Saleem, I think you're asking two different questions, and they're both good ones. The first question is "is this worth it?" The second one is "can I trust Quantopian?"
For the first one, I'm going to re-use an answer I gave last month.
A developer's royalty payments depends on three factors: 1) the size of their allocation 2) the performance of their algorithm and 3) the fraction of the net profit that the developer receives. Today, our allocations are on the smaller side, probably too small for Quantopian to replace what most developers can earn at a full time job.
Our goal is to increase the size of the allocations we make significantly in 2017. I'm sure you heard about our agreement with Steve Cohen. We hope that he is the first of what will be many investors whose money we can allocate. This investor money is what makes larger allocations possible.
I'll give you a completely hypothetical, back-of-the-envelope example answer. Please understand that this is for illustration purposes only and the actual details of any future allocation are sure to vary. The details of the calculation of net profit and the payment schedule are not covered in this simple example.
- allocation: $3 million, levered 6X to $18 million trading allocation
- algorithm net profit: $1.44 million return in one year (8% return)
- author's share of net profit: 10%
- author's royalty payment: $144,000
The second question, about trust, is another good one. I wrote a few paragraphs about it in August.
We are committed as a company to protect your intellectual property and to keep it private. We do not look at your code except for specific, rare exceptions that are explained in our terms of use. The exceptions include when a community member's algorithm is believed to be threatening our site security or we need to comply with any legal or regulatory requirements. Also, of course, sometimes members explicitly grant us permission to look at their code for technical support or other reasons.
Your code is on our servers. That's a necessary and important part of how Quantopian works. We provide clean data sources, computing power, code execution, broker integration, education, support, and more. Quantopian does all of these things without looking at your code. That's all possible because of the way our platform is implemented.
For this all to work, it requires trust. We've known from the very beginning that trust is vital. If we were to lose the trust of our community, our business would fail. We work to earn your trust every day. We commit to be transparent and open in how we do business. We are open about who we are (Find us on LinkedIn! See who we know in common) and about what we do.
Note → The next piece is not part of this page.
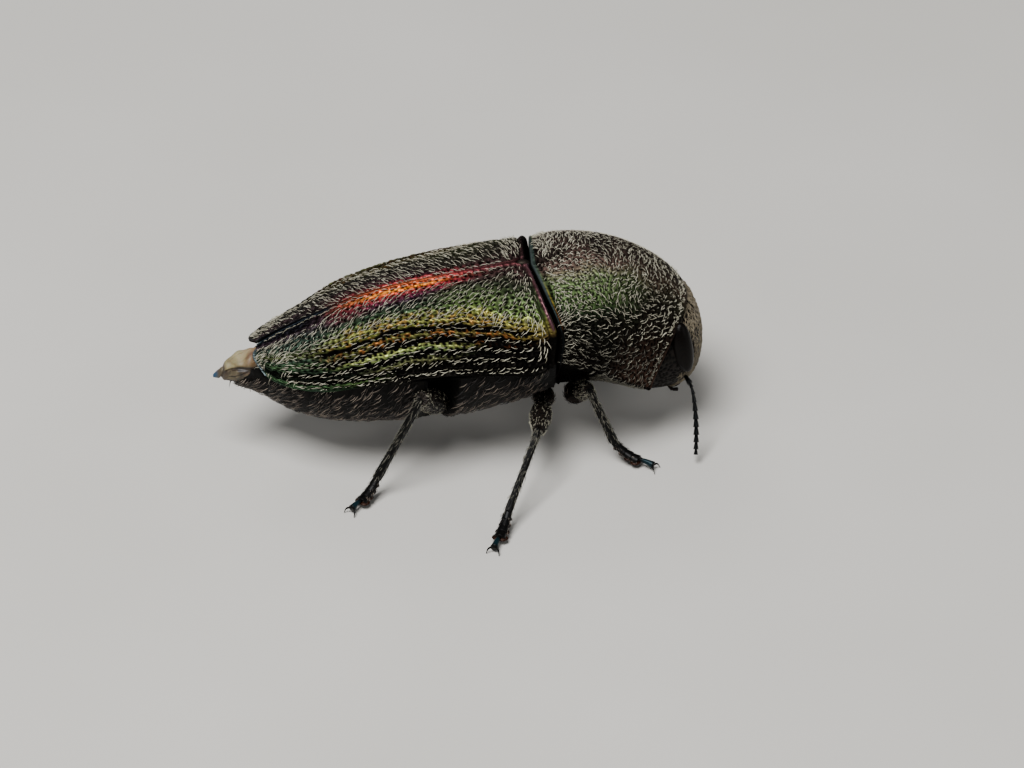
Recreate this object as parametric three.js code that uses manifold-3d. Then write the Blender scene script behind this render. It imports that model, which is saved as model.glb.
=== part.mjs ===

For long-term community members, that will all sound familiar. And Pravin asked a different question that I'd like to answer. "What controls are in place at Quantopian so that a random employee cannot access our code?" I interpret that question to be about what internal controls we have in Quantopian for our internal employees. The controls are multi-layered, as most security systems are. Here are some of the relevant ones:
- All code (algorithms, backtests, notebooks, etc.) is stored in encrypted form. Access to the decryption key is very carefully
controlled and limited to a few key Quantpian employees. The key is
periodically rotated.
- The access to the databases/datastores of the encrypted code is carefully controlled and limited to a few key Quantpian employees.
Credentials are periodically rotated.
- Access to production servers is obviously controlled in similar ways.
- We hire a third party to do background checks on all new Quantopian hires.
- We hire a third party security firm to evaluate and test our security.
- We have a method for support people to see a community member's code when the community member permits it. That ability is restricted to people giving support (like Jamie and me). When that power is exercised it is logged and periodically double-checked.
We regularly evaluate and improve these protocols.
(In that post I also mentioned a forthcoming improvement to how we manage support requests. We rolled that out already, but I haven't done a formal announcement. I'll announce it early in December).
Let me know if there are follow-up questions.